The Vancouver International Film Festival wraps up next week and a Haisla-focussed film set in Kitamaat is already being celebrated as one of the highlights.
Writing in Hollywood North Magazine, critic Shaun Lang called Monkey Beach “one of the shiniest jewels in the recent wave of Canadian Indigenous Cinema. If The Grizzlies was the Inuit answer to the sports drama, then Monkey Beach is the Haisla response to the Superhero genre. That’s about the closest I can come to categorizing what is truly a spiritually-healing experience whether you’re Haisla or otherwise.”

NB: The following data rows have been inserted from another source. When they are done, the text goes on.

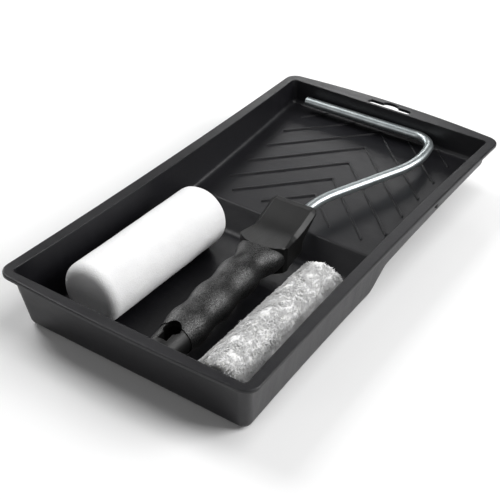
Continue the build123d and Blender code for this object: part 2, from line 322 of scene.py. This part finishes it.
# ---------------------------------------------------------------- sleeves
JOINT = {j["name"]: j for j in frame["joints"]}


def sleeve_frame(joint):
    """Middle of the sleeve's axis, axis towards the open end, and two cross directions."""
    j = JOINT[joint]
    mid = Vector(j["pos_m"])
    ax = Vector(j["axis"]).normalized()
    up = Vector((0, 0, 1))
    side = ax.cross(up).normalized()
    return mid, ax, side, up


def lathe(name, joint, profile, segs, bump_fn=None):
    """Closed ring of (w, r) points turned about the sleeve's axis, with an optional change of radius."""
    mid, ax, side, up = sleeve_frame(joint)
    bm = bmesh.new()
    rings = []
    for i, (w, r) in enumerate(profile):
        if r <= 1e-7:
            rings.append([bm.verts.new(mid + ax * w)])
            continue
        ring = []
        for k in range(segs):
            t = 2 * math.pi * k / segs
            rr, ww = (r, w) if bump_fn is None else bump_fn(w, r, t, i)
            ring.append(bm.verts.new(mid + ax * ww + side * (rr * math.cos(t)) + up * (rr * math.sin(t))))
        rings.append(ring)
    for a, b in zip(rings, rings[1:]):
        if len(a) == 1 and len(b) > 1:
            for k in range(segs):
                bm.faces.new((a[0], b[(k + 1) % segs], b[k]))
        elif len(b) == 1 and len(a) > 1:
            for k in range(segs):
                bm.faces.new((a[k], a[(k + 1) % segs], b[0]))
        else:
            for k in range(segs):
                bm.faces.new((a[k], a[(k + 1) % segs], b[(k + 1) % segs], b[k]))
    bmesh.ops.recalc_face_normals(bm, faces=bm.faces)
    me = bpy.data.meshes.new(name)
    bm.to_mesh(me)
    bm.free()
    o = bpy.data.objects.new(name, me)
    scene.collection.objects.link(o)
    for p in me.polygons:
        p.use_smooth = True
    return o


def arc(cx, cr, rad, a0, a1, n):
    return [(cx + rad * math.cos(a0 + (a1 - a0) * i / n), cr + rad * math.sin(a0 + (a1 - a0) * i / n)) for i in range(n + 1)]


def cover_profile(length, r_out, r_tube, rnd, closed_depth, bore_from, step=0.0011):
    """w from the sleeve's middle: closed end at -length/2, open end at +length/2."""
    h = length / 2
    p = []
    # closed end: face from the centre outwards, a little dished, then the rounded edge
    for i in range(0, 9):
        r = (r_out - rnd) * i / 8
        dish = 0.00035 * (1 - (r / (r_out - rnd)) ** 2)
        p.append((-h + dish, r if i else 0.0))
    p += arc(-h + rnd, r_out - rnd, rnd, math.pi, math.pi / 2, 9)[1:]
    n = max(4, int((length - 2 * rnd) / step))
    for i in range(1, n):
        p.append((-h + rnd + (length - 2 * rnd) * i / n, r_out))
    p += arc(h - rnd, r_out - rnd, rnd, math.pi / 2, 0, 9)
    # open end face down to the bore, then along the bore to the closed part
    for i in range(1, 7):
        p.append((h, (r_out - rnd) + (r_tube - (r_out - rnd)) * i / 6))
    m = 40
    for i in range(1, m + 1):
        p.append((h + (bore_from - h) * i / m, r_tube))
    p.append((bore_from, r_tube * 0.5))
    p.append((bore_from, 0.0))
    return p


EPS = 0.00006
lo_f, hi_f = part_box("foam_cover")
lo_p, hi_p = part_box("pile_cover")
foam_r = (hi_f.z - lo_f.z) / 2
pile_r = (hi_p.z - lo_p.z) / 2
tube_r = (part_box("foam_core_tube")[1].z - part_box("foam_core_tube")[0].z) / 2
LEN = 0.100


def foam_bump(w, r, t, i):
    if r < tube_r + 0.002:
        return r, w
    p = Vector((w * 38, math.cos(t) * 1.3, math.sin(t) * 1.3))
    d = noise.fractal(p * 1.4, 0.9, 2.0, 4) * 0.00016
    return r - 0.00012 + min(d, 0.0001), w


foam = lathe("foam_cover_soft", "foam_spin", cover_profile(LEN - 0.0002, foam_r, tube_r + EPS, 0.0050, 0.007, -LEN / 2 + 0.007), 192, foam_bump)
foam.data.materials.append(FOAM)
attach(foam, "foam_roller")
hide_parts("foam_cover")


def pile_bump(w, r, t, i):
    if r < tube_r + 0.002:
        return r, w
    p = Vector((w * 95, math.cos(t) * 1.9, math.sin(t) * 1.9))
    d = noise.fractal(p * 2.0, 0.75, 2.0, 5) * 0.0007
    return r - 0.0015 + max(-0.0006, min(d, 0.0006)), w


pile = lathe("pile_cover_soft", "pile_spin", cover_profile(LEN - 0.0016, pile_r, tube_r + EPS, 0.0035, 0.007, -LEN / 2 + 0.007), 144, pile_bump)
pile.data.materials.append(PILE)
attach(pile, "pile_roller")
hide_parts("pile_cover")


# fibres: small curved tapering tufts standing on the backing, lying roughly the same way
def fibres(name, joint, r_base, r_tip, length, count, seed):
    rng = random.Random(seed)
    mid, ax, side, up = sleeve_frame(joint)
    verts, faces, nors = [], [], []
    rnd = 0.0035
    for c in range(count):
        w = rng.uniform(-length / 2 - 0.0004, length / 2 + 0.0004)
        t = rng.uniform(0, 2 * math.pi)
        over = abs(w) - (length / 2 - rnd)
        tiltw = 0.0
        rr = r_base
        if over > 0:
            s = min(1.0, over / rnd)
            rr = r_base - rnd * (1 - math.sqrt(max(0.0, 1 - s * s)))
            tiltw = s * 0.9 * (1 if w > 0 else -1)
            if rng.random() < s * (0.6 if w > 0 else 0.8):          # the end face has its own fibres
                r_in = tube_r + 0.0012 if w > 0 else 0.0     # the closed end is covered all over
                rr = math.sqrt(rng.uniform(r_in ** 2, (r_base - rnd * 0.6) ** 2))
                tiltw = 1.6 * (1 if w > 0 else -1)
                w = (length / 2 - 0.0005) * (1 if w > 0 else -1)
        radial = side * math.cos(t) + up * math.sin(t)
        tang = ax.cross(radial).normalized()
        cl = noise.noise_vector(Vector((w * 150, math.cos(t) * 2.4, math.sin(t) * 2.4)))
        lean_t = 0.30 + 0.75 * cl.x + rng.gauss(0, 0.12)
        lean_w = -0.55 + 0.75 * cl.y + rng.gauss(0, 0.12) + tiltw
        L = (r_tip - r_base) * rng.uniform(0.9, 1.2) * (1.0 + 0.35 * cl.z)
        flat = abs(tiltw) >= 1.2
        comb = Vector((lean_t, lean_w, 0))
        comb = (tang * comb.x + ax * comb.y) * (1.0 if comb.length > 0.5 else 1.6)
        d0 = (radial * (0.35 if flat else 0.75) + comb * 0.6).normalized()
        d1 = (radial * (0.10 if flat else 0.16) + comb * 1.2).normalized()
        base = mid + ax * w + radial * (rr - 0.0005)
        wid = rng.uniform(0.00022, 0.00038)
        knee = base + d0 * L * 0.75
        pts = [base, knee, knee + d1 * L * 0.85]
        soft = (ax * (1 if w > 0 else -1) if flat else (radial + ax * tiltw * 0.6)).normalized()
        # keep each tuft inside the sleeve's outer size
        for q in range(1, 3):
            rel = pts[q] - mid
            a = rel.dot(ax)
            perp = rel - ax * a
            lim = r_tip + 0.0004
            if perp.length > lim:
                perp = perp.normalized() * lim
            a = max(-LEN / 2 - 0.0009, min(LEN / 2 + 0.0009, a))
            pts[q] = mid + ax * a + perp
        widths = [wid, wid * 0.9]
        ref = ax if abs(d0.dot(ax)) < 0.8 else tang
        e1 = d0.cross(ref).normalized()
        e2 = d0.cross(e1).normalized()
        b0 = len(verts)
        ph = rng.uniform(0, 2.0)
        for q in range(2):
            for k in range(3):
                a = ph + 2 * math.pi * k / 3
                off = e1 * math.cos(a) + e2 * math.sin(a)
                verts.append(pts[q] + off * widths[q])
                nors.append((soft + off * 0.12).normalized())
        verts.append(pts[2])
        nors.append((soft + d1 * 0.08).normalized())
        faces.append((b0 + 2, b0 + 1, b0))
        for k in range(3):
            a, b = b0 + k, b0 + (k + 1) % 3
            faces.append((a, b, b + 3, a + 3))
        for k in range(3):
            faces.append((b0 + 3 + k, b0 + 3 + (k + 1) % 3, b0 + 6))
    me = bpy.data.meshes.new(name)
    me.from_pydata([tuple(v) for v in verts], [], faces)
    me.update()
    o = bpy.data.objects.new(name, me)
    scene.collection.objects.link(o)
    for p in me.polygons:
        p.use_smooth = True
    me.normals_split_custom_set_from_vertices([tuple(n) for n in nors])
    return o


count = 17500
fib = fibres("pile_fibres", "pile_spin", pile_r - 0.0017, pile_r - 0.0002, LEN - 0.0016, count, 7)
fib.data.materials.append(FIBRE)
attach(fib, "pile_roller")

# ---------------------------------------------------------------- floor, light, camera
def mat_floor():
    m, nt, b = new_mat("floor_pale")
    v = coords(nt)
    cloud = noise_tex(nt, v, 3.0, 3, 0.5)
    nt.links.new(ramp(nt, cloud, [(0.3, (0.90, 0.90, 0.90)), (0.7, (0.93, 0.93, 0.93))]), b.inputs["Base Color"])
    b.inputs["Roughness"].default_value = 0.85
    b.inputs["Specular IOR Level"].default_value = 0.2
    return m


bm = bmesh.new()
S, Z0 = 3.2, -0.0002
grid = [[bm.verts.new((-S + 2 * S * i / 8, -S + 2 * S * j / 8, Z0)) for j in range(9)] for i in range(9)]
for i in range(8):
    for j in range(8):
        bm.faces.new((grid[i][j], grid[i + 1][j], grid[i + 1][j + 1], grid[i][j + 1]))
me = bpy.data.meshes.new("floor")
bm.to_mesh(me)
bm.free()
floor = bpy.data.objects.new("floor", me)
scene.collection.objects.link(floor)
me.materials.append(mat_floor())

world = bpy.data.worlds.new("studio")
scene.world = world
world.use_nodes = True
wn = world.node_tree
bg = wn.nodes["Background"]
bg.inputs["Color"].default_value = (1.0, 1.0, 1.0, 1)
bg.inputs["Strength"].default_value = 0.13


def area(name, loc, target, size, power, sy=None):
    ld = bpy.data.lights.new(name, "AREA")
    ld.shape = "RECTANGLE"
    ld.size = size
    ld.size_y = sy or size
    ld.energy = power
    o = bpy.data.objects.new(name, ld)
    scene.collection.objects.link(o)
    o.location = loc
    d = Vector(target) - Vector(loc)
    o.rotation_euler = d.to_track_quat("-Z", "Y").to_euler()
    return o


C = Vector((0, 0, 0.02))
area("key", (-0.62, 1.28, 0.70), C, 0.45, 2.3, 0.3)
area("fill_right", (1.02, 0.50, 0.80), C, 0.8, 15.0, 0.6)
area("left_high", (-0.95, 0.10, 1.20), C, 0.6, 8.0)
area("left_low", (-1.25, 0.34, 0.50), C, 0.5, 3.6, 0.22)
area("top", (0.45, 0.10, 1.5), C, 0.8, 9.0)
area("front_soft", (-0.25, -1.45, 0.55), C, 0.9, 3.2)

cam_d = bpy.data.cameras.new("cam")
cam = bpy.data.objects.new("cam", cam_d)
scene.collection.objects.link(cam)
scene.camera = cam
cam_d.sensor_width = 36.0
cam_d.lens = 1039.13 / 500 * 36.0
cam_d.clip_start = 0.01
yaw, pitch, roll = (math.radians(a) for a in (31.801, 35.401, 2.808))
fwd = Vector((-math.sin(yaw) * math.cos(pitch), math.cos(yaw) * math.cos(pitch), -math.sin(pitch)))
right = Vector((math.cos(yaw), math.sin(yaw), 0))
up = right.cross(fwd)
cx = right * math.cos(roll) + up * math.sin(roll)
cy = -right * math.sin(roll) + up * math.cos(roll)
R = Matrix((cx, cy, -fwd)).transposed().to_4x4()
cam.matrix_world = Matrix.Translation(Vector((0.24799, -0.42668, 0.34984))) @ R

scene.view_settings.view_transform = "Standard"
scene.view_settings.exposure = 0.0
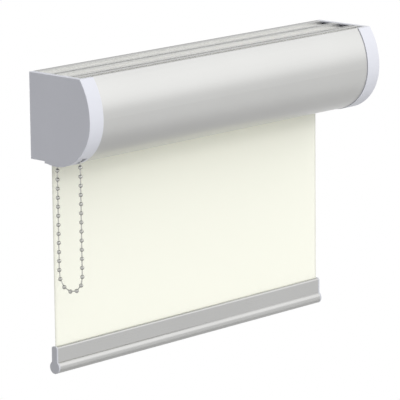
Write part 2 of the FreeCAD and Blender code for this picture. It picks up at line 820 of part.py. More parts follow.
def guard_outline(radius):
    """A round top with two straight legs that lead the chain down."""
    return [
        (f"-({radius})", "-guard_tail"),
        (f"({radius})", "-guard_tail"),
        (f"({radius})", "0"),
        (f"{radius}", ("0", "0"), "left"),
        (f"-({radius})", "0"),
    ]


def make_chain_guard():
    guard = make_body("chain_guard", on_axis=True)
    outer = "guard_radius + guard_wall"
    extrude(guard, "housing", [guard_outline(outer)], *between(LEFT, "profile_start", "guard_end"))
    inside = between(LEFT, "profile_start", "guard_end - guard_wall")
    extrude(guard, "chain_space", [guard_outline("guard_radius")], *inside, cut=True)
    opening = ("circle", ("0", "0"), "sleeve_radius + side_gap")
    wall = between(LEFT, "guard_end - guard_wall", "guard_end")
    extrude(guard, "sleeve_opening", [opening], *wall, cut=True)
    return guard


def make_drive_adapter():
    adapter = make_body("drive_adapter", on_axis=True)
    hub = "sleeve_radius + fit_gap + plug_wall"
    web_end = "tube_start + plug_web"
    bearing_start = "plug_end - plug_web"
    section = [
        (at_end(LEFT, "plug_flange_start"), "sleeve_radius + fit_gap"),
        (at_end(LEFT, "plug_flange_start"), "plug_flange_radius"),
        (at_end(LEFT, "tube_start"), "plug_flange_radius"),
        (at_end(LEFT, "tube_start"), "plug_radius"),
        (at_end(LEFT, "plug_end"), "plug_radius"),
        (at_end(LEFT, "plug_end"), "plug_radius - plug_wall"),
        (at_end(LEFT, web_end), "plug_radius - plug_wall"),
        (at_end(LEFT, web_end), hub),
        (at_end(LEFT, "plug_end"), hub),
        (at_end(LEFT, "plug_end"), "core_radius + running_gap"),
        (at_end(LEFT, bearing_start), "core_radius + running_gap"),
        (at_end(LEFT, bearing_start), "sleeve_radius + fit_gap"),
    ]
    turn(adapter, "crown", section)
    add_plug_ribs(adapter, LEFT, hub)
    cut_key_notch(adapter, LEFT)
    return adapter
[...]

The story is about a character named Lisa who returns to her village of Kitamaat, and who is forced into a supernatural world after her younger brother goes missing. Monkey Beach, which is in English and Haisla, is based on a book of the same name by Haisla-Heiltsuk author Eden Robinson.
The director Loretta Sarah Todd, who is Métis-Cree, has been working on adapting the book to film for a decade.
“For me, as an Indigenous woman, it just spoke to me. We don’t know our power. We’ve been told we don’t actually have power, and everything from legislation to just the way society teaches us, is always reminding us that we don’t have power,” she told The Tyee.
The Georgia Straight media outlet in Vancouver said that the film “conveys a deep understanding of family and community dynamics and an integral sense of place,” adding that “although the overall effort may be uneven at times and takes some time to find its way, there’s enough to appreciate here to carry things along.”
Monkey Beach played at Terrace’s Tillicum Twin Theatres last month. It will screen again on October 7 in Vancouver.
Lang is urging more theatres to carry the film once COVID is more under control: “When theatres return to full strength post vaccine or miracle cure, Monkey Beach would be one of the first I’d nominate for a wide re-release.”